## WORK TO DO
Under this task are some entries; return every one of them exactly.
►
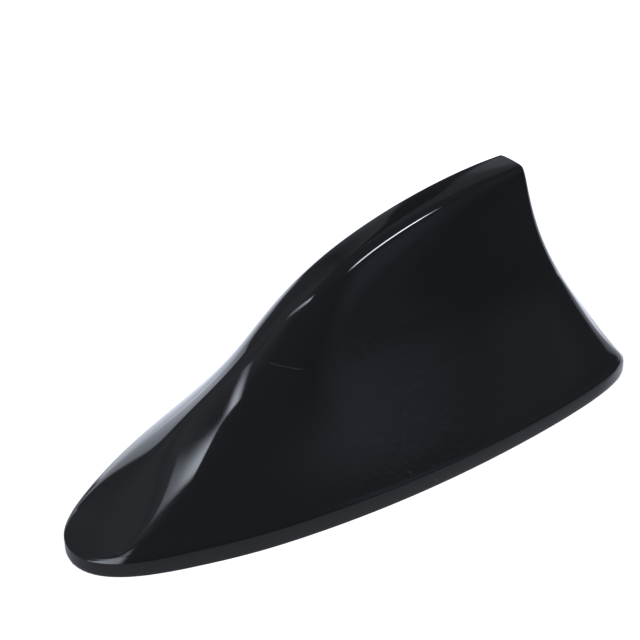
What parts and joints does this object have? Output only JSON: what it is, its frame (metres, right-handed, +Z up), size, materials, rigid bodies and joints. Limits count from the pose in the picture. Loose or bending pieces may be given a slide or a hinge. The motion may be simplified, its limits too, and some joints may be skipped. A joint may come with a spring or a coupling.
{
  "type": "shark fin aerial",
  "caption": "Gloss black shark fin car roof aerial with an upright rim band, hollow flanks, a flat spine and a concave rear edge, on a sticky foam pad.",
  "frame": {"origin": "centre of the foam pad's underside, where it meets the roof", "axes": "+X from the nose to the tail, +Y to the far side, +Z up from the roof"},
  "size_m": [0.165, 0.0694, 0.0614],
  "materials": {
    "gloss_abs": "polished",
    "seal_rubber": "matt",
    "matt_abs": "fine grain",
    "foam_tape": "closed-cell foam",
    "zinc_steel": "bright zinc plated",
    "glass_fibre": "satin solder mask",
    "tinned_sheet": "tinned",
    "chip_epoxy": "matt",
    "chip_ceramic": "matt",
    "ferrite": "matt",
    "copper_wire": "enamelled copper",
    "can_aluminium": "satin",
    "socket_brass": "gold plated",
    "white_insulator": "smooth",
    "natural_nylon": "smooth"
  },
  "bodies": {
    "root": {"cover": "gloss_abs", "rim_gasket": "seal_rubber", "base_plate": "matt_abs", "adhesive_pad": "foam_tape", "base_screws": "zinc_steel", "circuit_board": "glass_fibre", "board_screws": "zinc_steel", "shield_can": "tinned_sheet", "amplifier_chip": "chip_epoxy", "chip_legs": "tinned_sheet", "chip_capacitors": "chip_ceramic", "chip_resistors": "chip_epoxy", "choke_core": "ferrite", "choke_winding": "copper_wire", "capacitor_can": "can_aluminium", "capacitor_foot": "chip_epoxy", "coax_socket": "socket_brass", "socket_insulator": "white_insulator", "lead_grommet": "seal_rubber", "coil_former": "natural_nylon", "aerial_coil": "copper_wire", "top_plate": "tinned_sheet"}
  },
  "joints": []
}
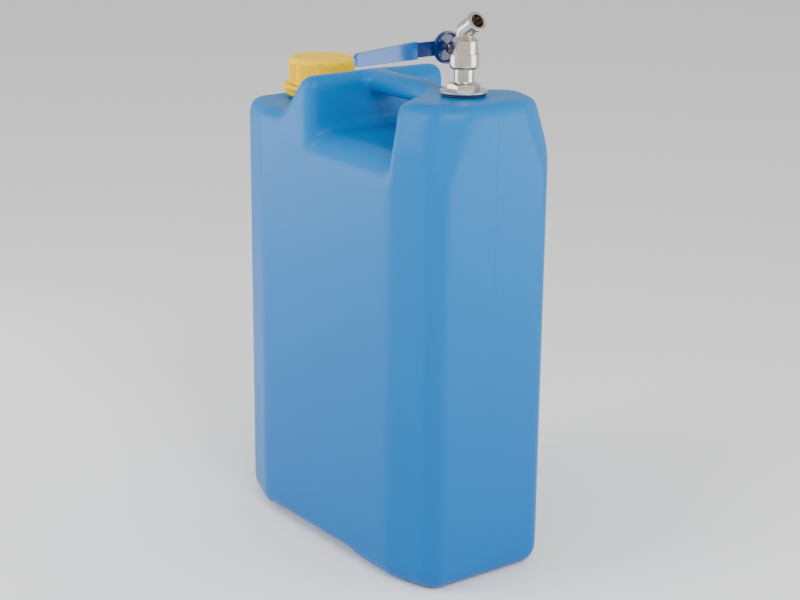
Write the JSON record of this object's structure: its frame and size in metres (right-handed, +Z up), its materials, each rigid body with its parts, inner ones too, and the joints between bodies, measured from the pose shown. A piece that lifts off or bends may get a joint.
◄
## THE REPLY
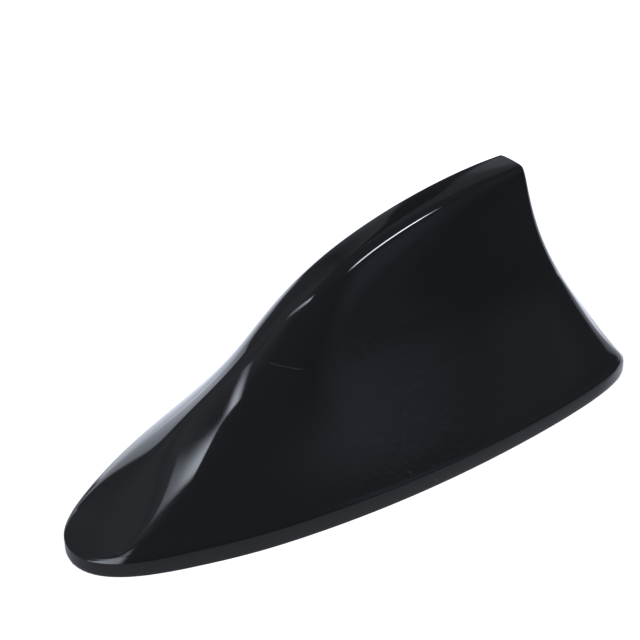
What parts and joints does this object have? Output only JSON: what it is, its frame (metres, right-handed, +Z up), size, materials, rigid bodies and joints. Limits count from the pose in the picture. Loose or bending pieces may be given a slide or a hinge. The motion may be simplified, its limits too, and some joints may be skipped. A joint may come with a spring or a coupling.
{
  "type": "shark fin aerial",
  "caption": "Gloss black shark fin car roof aerial with an upright rim band, hollow flanks, a flat spine and a concave rear edge, on a sticky foam pad.",
  "frame": {"origin": "centre of the foam pad's underside, where it meets the roof", "axes": "+X from the nose to the tail, +Y to the far side, +Z up from the roof"},
  "size_m": [0.165, 0.0694, 0.0614],
  "materials": {
    "gloss_abs": "polished",
    "seal_rubber": "matt",
    "matt_abs": "fine grain",
    "foam_tape": "closed-cell foam",
    "zinc_steel": "bright zinc plated",
    "glass_fibre": "satin solder mask",
    "tinned_sheet": "tinned",
    "chip_epoxy": "matt",
    "chip_ceramic": "matt",
    "ferrite": "matt",
    "copper_wire": "enamelled copper",
    "can_aluminium": "satin",
    "socket_brass": "gold plated",
    "white_insulator": "smooth",
    "natural_nylon": "smooth"
  },
  "bodies": {
    "root": {"cover": "gloss_abs", "rim_gasket": "seal_rubber", "base_plate": "matt_abs", "adhesive_pad": "foam_tape", "base_screws": "zinc_steel", "circuit_board": "glass_fibre", "board_screws": "zinc_steel", "shield_can": "tinned_sheet", "amplifier_chip": "chip_epoxy", "chip_legs": "tinned_sheet", "chip_capacitors": "chip_ceramic", "chip_resistors": "chip_epoxy", "choke_core": "ferrite", "choke_winding": "copper_wire", "capacitor_can": "can_aluminium", "capacitor_foot": "chip_epoxy", "coax_socket": "socket_brass", "socket_insulator": "white_insulator", "lead_grommet": "seal_rubber", "coil_former": "natural_nylon", "aerial_coil": "copper_wire", "top_plate": "tinned_sheet"}
  },
  "joints": []
}
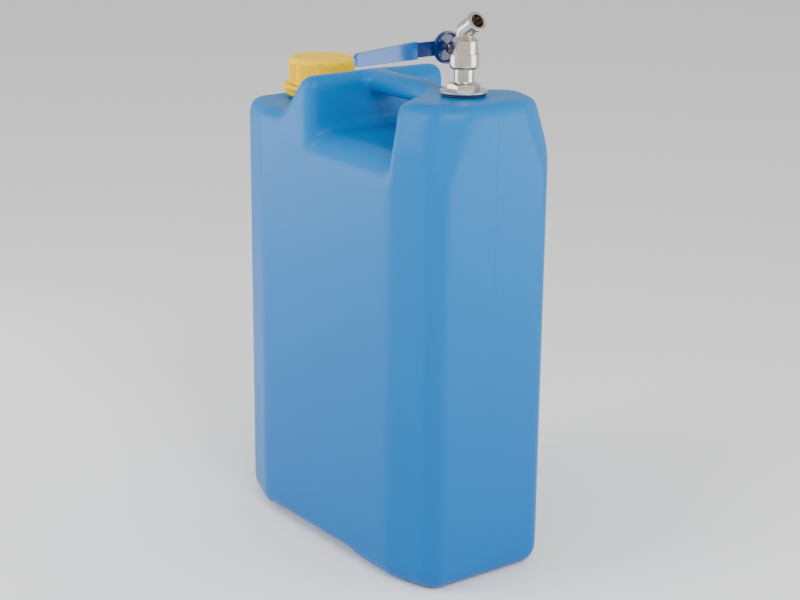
Write the JSON record of this object's structure: its frame and size in metres (right-handed, +Z up), its materials, each rigid body with its parts, inner ones too, and the joints between bodies, measured from the pose shown. A piece that lifts off or bends may get a joint.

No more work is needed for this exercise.